■ Records with modeling code:
'''

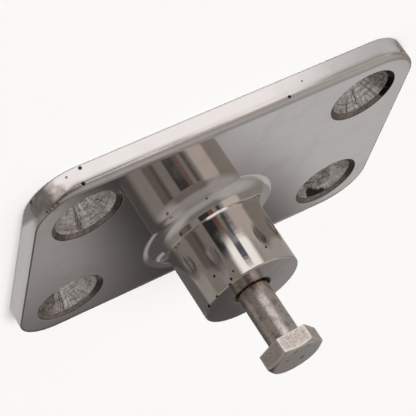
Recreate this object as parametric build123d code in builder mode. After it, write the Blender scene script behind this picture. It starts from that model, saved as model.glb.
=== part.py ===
from build123d import *
from math import atan, degrees, radians, tan
import os

# A side mount for a bimini frame: a cast and polished plate that carries a round boss, with a hex bolt in the boss.
# Sizes are in millimetres. The origin is the middle of the plate's back face, and +Z runs out along the boss.

# Plate
plate_length = 97.5
plate_width = 64.0
plate_thickness = 5.4
plate_corner_radius = 11.0
plate_edge_radius = 1.0

# Screw holes: a shallow polished flare, then a right-angled countersink, then a plain hole through the plate
hole_spacing_x = 72.0
hole_spacing_y = 37.8
screw_hole_radius = 3.3
countersink_radius = 8.2
countersink_angle = 90.0
flare_radius = 8.65
flare_lip_radius = 7.5

# Boss, which stands nearer one long edge of the plate
boss_offset_y = -11.5
boss_radius = 12.5
boss_height = 20.0
boss_root_radius = 3.4
boss_rim_radius = 0.8

# Blind tapped hole down the boss, at the mean size of its thread
bore_radius = 3.65
bore_depth = 18.0
bore_mouth_chamfer = 1.27
drill_point_angle = 118.0

# Bolt, with its threaded end at the mean size of the thread
shank_radius = 4.0
shank_length = 14.9
shank_root_radius = 0.4
thread_radius = 3.6
thread_length = 15.1
thread_tip_chamfer = 0.8
head_across_flats = 12.9
head_height = 4.4
head_turn = 7.3
crown_radius_share = 0.95
crown_slope = 30.0

# What follows from the sizes above
boss_face = plate_thickness + boss_height
head_base = boss_face + shank_length
head_top = head_base + head_height
lip_depth = countersink_radius - flare_lip_radius
flare_angle = 2 * degrees(atan((flare_radius - flare_lip_radius) / lip_depth))
drill_point_depth = bore_radius / tan(radians(drill_point_angle / 2))
crown_radius = crown_radius_share * head_across_flats / 2
crown_drop = (head_across_flats - crown_radius) * tan(radians(crown_slope))


with BuildPart() as mount_base:
    with BuildSketch():
        RectangleRounded(plate_length, plate_width, plate_corner_radius)
    extrude(amount=plate_thickness)
    fillet(mount_base.faces().sort_by(Axis.Z)[-1].edges(), radius=plate_edge_radius)

    # The boss, cast in one with the plate, with a concave root and a softened rim
    with BuildSketch(Plane.XY.offset(plate_thickness)):
        with Locations((0, boss_offset_y)):
            Circle(boss_radius)
    extrude(amount=boss_height)
    circles = mount_base.edges().filter_by(GeomType.CIRCLE).sort_by(Axis.Z)
    boss_circles = circles.filter_by(lambda edge: abs(edge.radius - boss_radius) < boss_rim_radius)
    fillet(boss_circles[0], radius=boss_root_radius)
    fillet(mount_base.faces().sort_by(Axis.Z)[-1].edges(), radius=boss_rim_radius)

    # Two cones, one inside the other, make each screw hole's flare and countersink
    with Locations(Plane.XY.offset(plate_thickness)):
        with GridLocations(hole_spacing_x, hole_spacing_y, 2, 2):
            CounterSinkHole(screw_hole_radius, countersink_radius, counter_sink_angle=countersink_angle)
            CounterSinkHole(screw_hole_radius, flare_radius, counter_sink_angle=flare_angle)

    # The blind hole, which ends in the cone that the drill left
    with Locations((0, boss_offset_y, boss_face)):
        Hole(bore_radius, depth=bore_depth)
    with Locations((0, boss_offset_y, boss_face - bore_depth)):
        Cone(0, bore_radius, drill_point_depth, align=(Align.CENTER, Align.CENTER, Align.MAX), mode=Mode.SUBTRACT)
    mouth = mount_base.faces().sort_by(Axis.Z)[-1].inner_wires().edges()
    chamfer(mouth, length=bore_mouth_chamfer)

mount_base.part.label = "mount_base"


with BuildPart() as hex_bolt:
    # Hexagonal head, whose corners are turned down to a shallow crown on the outer face
    with BuildSketch(Plane.XY.offset(head_base)):
        with Locations((0, boss_offset_y)):
            RegularPolygon(head_across_flats / 2, side_count=6, major_radius=False, rotation=head_turn)
    extrude(amount=head_height)
    with BuildSketch(Plane.XZ.offset(-boss_offset_y)):
        with BuildLine():
            Polyline(
                (0, head_base),
                (head_across_flats, head_base),
                (head_across_flats, head_top - crown_drop),
                (crown_radius, head_top),
                (0, head_top),
                close=True,
            )
        make_face()
    revolve(axis=Axis((0, boss_offset_y, 0), (0, 0, 1)), mode=Mode.INTERSECT)

    # Plain shank between the head and the boss, then the threaded length
    with BuildSketch(Plane.XY.offset(head_base)):
        with Locations((0, boss_offset_y)):
            Circle(shank_radius)
    extrude(amount=-shank_length)
    under_head = hex_bolt.edges().filter_by(GeomType.CIRCLE).sort_by(Axis.Z)
    fillet(under_head.filter_by_position(Axis.Z, head_base, head_base), radius=shank_root_radius)
    with BuildSketch(Plane.XY.offset(boss_face)):
        with Locations((0, boss_offset_y)):
            Circle(thread_radius)
    extrude(amount=-thread_length)
    chamfer(hex_bolt.faces().sort_by(Axis.Z)[0].edges(), length=thread_tip_chamfer)

hex_bolt.part.label = "hex_bolt"


os.makedirs("parts", exist_ok=True)
for piece in (mount_base.part, hex_bolt.part):
    export_step(piece, f"parts/{piece.label}.step")
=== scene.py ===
import bpy
import bmesh
from math import cos, hypot, pi, radians, sin, tan
from mathutils import Matrix, Vector, noise


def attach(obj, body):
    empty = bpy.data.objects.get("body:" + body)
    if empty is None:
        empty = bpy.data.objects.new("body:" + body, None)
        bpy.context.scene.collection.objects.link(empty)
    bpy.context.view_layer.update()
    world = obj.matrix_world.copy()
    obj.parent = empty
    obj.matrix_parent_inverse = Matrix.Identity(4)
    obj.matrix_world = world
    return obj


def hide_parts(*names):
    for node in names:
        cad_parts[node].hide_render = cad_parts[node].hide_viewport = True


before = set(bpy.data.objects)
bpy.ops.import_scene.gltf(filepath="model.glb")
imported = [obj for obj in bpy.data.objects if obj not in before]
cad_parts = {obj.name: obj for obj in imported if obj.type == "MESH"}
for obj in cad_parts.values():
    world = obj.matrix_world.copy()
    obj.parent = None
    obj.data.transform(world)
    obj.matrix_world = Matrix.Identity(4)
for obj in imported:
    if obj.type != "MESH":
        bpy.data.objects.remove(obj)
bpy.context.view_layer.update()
mm = 0.001  # all sizes below are in millimetres
scene = bpy.context.scene


# Helpers for meshes. A path is a list of (across, up, normal across, normal up), with its normal on the right.

def roundedPath(corners):
    # corners are (across, up, radius, steps)
    path = []
    last = len(corners) - 1
    for i, (across, up, radius, steps) in enumerate(corners):
        here = Vector((across, up))
        before = (here - Vector(corners[i - 1][:2])).normalized() if i > 0 else None
        after = (Vector(corners[i + 1][:2]) - here).normalized() if i < last else None
        if before is None or after is None or radius == 0:
            along = after if before is None else before if after is None else (before + after).normalized()
            path.append((across, up, along.y, -along.x))
            continue
        turn = before.angle_signed(after)  # clockwise is positive
        side = 1 if turn > 0 else -1
        start = here - before * radius * tan(abs(turn) / 2)
        first = Vector((before.y, -before.x))
        centre = start + first * radius * side
        for k in range(steps + 1):
            spin = turn * k / steps
            normal = Vector((first.x * cos(spin) + first.y * sin(spin), -first.x * sin(spin) + first.y * cos(spin)))
            point = centre - normal * radius * side
            path.append((point.x, point.y, normal.x, normal.y))
    return path


def bentPath(bends, steps):
    # a cubic curve through a start, two pulls and an end
    bends = [Vector(bend) for bend in bends]
    path = []
    for k in range(steps + 1):
        t = k / steps
        weights = ((1 - t) ** 3, 3 * t * (1 - t) ** 2, 3 * t * t * (1 - t), t ** 3)
        slopes = (-(1 - t) ** 2, (1 - t) ** 2 - 2 * t * (1 - t), 2 * t * (1 - t) - t * t, t * t)
        point = sum((w * bend for w, bend in zip(weights, bends)), Vector((0, 0)))
        along = sum((w * bend for w, bend in zip(slopes, bends)), Vector((0, 0))).normalized()
        path.append((point.x, point.y, along.y, -along.x))
    return path


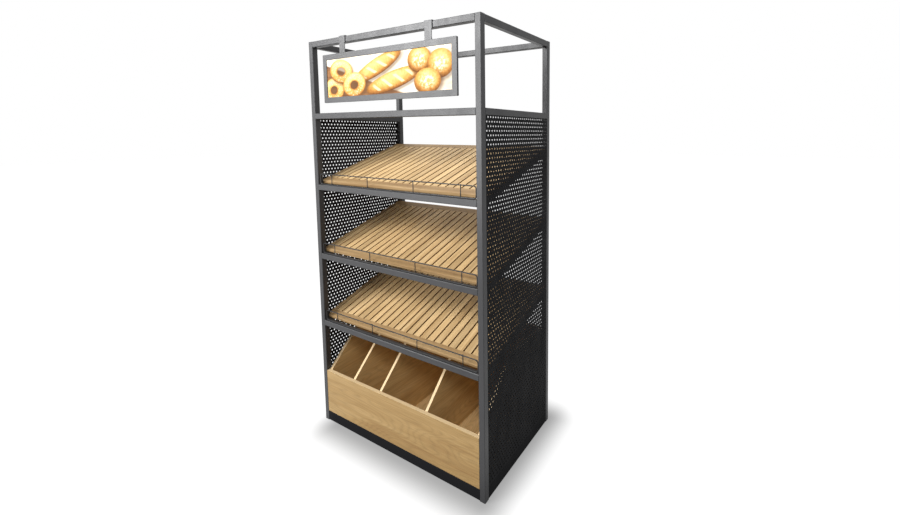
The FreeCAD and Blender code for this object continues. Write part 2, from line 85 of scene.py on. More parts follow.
class Shader:
    """Node tree of one material, with a short call for each kind of node that it uses."""

    def __init__(self, name):
        self.material = bpy.data.materials.new(name)
        self.material.use_nodes = True
        self.tree = self.material.node_tree
        self.surface = self.tree.nodes["Principled BSDF"]
        self.place = self.add("ShaderNodeTexCoord").outputs["Object"]

    def add(self, kind, settings=None, **inputs):
        """Add a node. An input has its socket's name, or _ and its socket's number, and takes a
        constant or another node's output."""
        made = self.tree.nodes.new(kind)
        for name, value in (settings or {}).items():
            setattr(made, name, value)
        for name, value in inputs.items():
            key = int(name[1:]) if name[0] == "_" else name.replace("_", " ")
            self.join(value, made.inputs[key])
        return made

    def join(self, value, socket):
        """Link an output to a socket, or set the socket to a constant."""
        if isinstance(value, bpy.types.NodeSocket):
            self.tree.links.new(value, socket)
        else:
            socket.default_value = value

    def maths(self, operation, first, second=0.0, third=0.0, clamp=False):
        """Number worked out from one, two or three others."""
        made = self.add("ShaderNodeMath", {"operation": operation, "use_clamp": clamp},
                        _0=first, _1=second, _2=third)
        return made.outputs[0]

    def vectors(self, operation, first, second=(0, 0, 0)):
        """Vector, or for a length or dot product the number, worked out from one or two others."""
        made = self.add("ShaderNodeVectorMath", {"operation": operation}, _0=first, _1=second)
        return made.outputs["Value" if operation in ("LENGTH", "DOT_PRODUCT") else "Vector"]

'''

■ Required work:
Write out each line exactly as it appears, from the line with "extrude(amount=-thread_length)" up to and including the line with "obj.matrix_world = Matrix.Identity(4)".

■ Answer in full:
    extrude(amount=-thread_length)
    chamfer(hex_bolt.faces().sort_by(Axis.Z)[0].edges(), length=thread_tip_chamfer)

hex_bolt.part.label = "hex_bolt"


os.makedirs("parts", exist_ok=True)
for piece in (mount_base.part, hex_bolt.part):
    export_step(piece, f"parts/{piece.label}.step")
=== scene.py ===
import bpy
import bmesh
from math import cos, hypot, pi, radians, sin, tan
from mathutils import Matrix, Vector, noise


def attach(obj, body):
    empty = bpy.data.objects.get("body:" + body)
    if empty is None:
        empty = bpy.data.objects.new("body:" + body, None)
        bpy.context.scene.collection.objects.link(empty)
    bpy.context.view_layer.update()
    world = obj.matrix_world.copy()
    obj.parent = empty
    obj.matrix_parent_inverse = Matrix.Identity(4)
    obj.matrix_world = world
    return obj


def hide_parts(*names):
    for node in names:
        cad_parts[node].hide_render = cad_parts[node].hide_viewport = True


before = set(bpy.data.objects)
bpy.ops.import_scene.gltf(filepath="model.glb")
imported = [obj for obj in bpy.data.objects if obj not in before]
cad_parts = {obj.name: obj for obj in imported if obj.type == "MESH"}
for obj in cad_parts.values():
    world = obj.matrix_world.copy()
    obj.parent = None
    obj.data.transform(world)
    obj.matrix_world = Matrix.Identity(4)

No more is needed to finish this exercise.